Right now, people are sending out some pretty poor signals about how they think the economy is going. They are queuing for fuel because they do not trust the government. They are not spending as much as forecasters at the Bank of England expected. People aren’t moving jobs to take the many vacancies that supposedly exist because they knew that in March 2020 those who had just moved jobs suffered badly when lockdown began.

I see endless weary messages from parents on social media frightened about their children's health. And in city centres sandwich sales are still well down – because people are simply not taking the risk of returning to work. What is more, the Institute of Directors is reporting that the confidence of its members is beginning to plummet. When it already looks like Christmas is in trouble, that’s unsurprising.

If you walk about, listen carefully, and take note of all this, the economic signs heading into 2022 are really not good. This is relevant. Surveys on sentiments on issues like those I note have, so Danny has found in his academic work, predicted all recent recessions. What is more, they have never predicted a recession that did not happen.

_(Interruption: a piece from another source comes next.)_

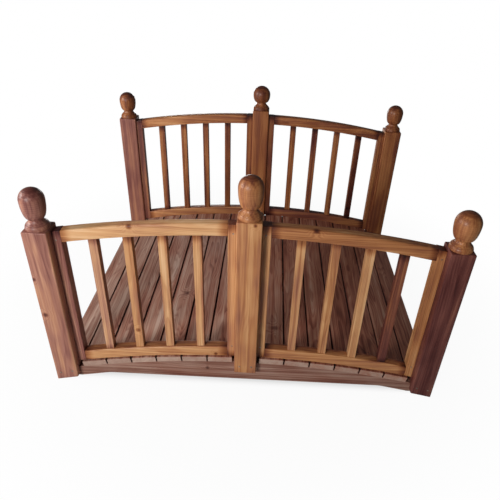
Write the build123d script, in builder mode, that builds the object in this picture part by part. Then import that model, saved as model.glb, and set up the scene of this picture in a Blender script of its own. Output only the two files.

And the signs are that one is on its way now.

What does that mean for us at this moment? Quite scarily, we face a budget from Rishi Sunak in two weeks time that is widely predicted to be bringing back austerity. That will have the deliberate intent of reducing economic activity by the government.

At the same time the Bank of England is talking about increasing interest rates. That is a move designed to have exactly the same effect, by supposedly reducing upward pressure on prices in the economy by reducing demand for goods and services. In other words, just when people think recession is already likely, the government and the Bank of England are planning to take action that will make the real downturn that people’s own behaviour is predicting very much worse.

The National:

Why are they doing that when it is obviously the wrong thing to do? It is because they aren’t listening. And that is because they have forgotten that very first lesson in economics that Adam Smith gave in 1759. He said that caring about other people’s wellbeing matters. There is little sign that the Westminster government does that. And so just as people’s worries about the economy are growing, the government and Bank of England are planning to make things worse.

If only they walked about a bit more – and left the protection of their minders - they might realise what a catastrophic error they might be making. But I fear that they won’t do that. As a result a more serious downturn in 2022 looks very likely when that is completely unnecessary.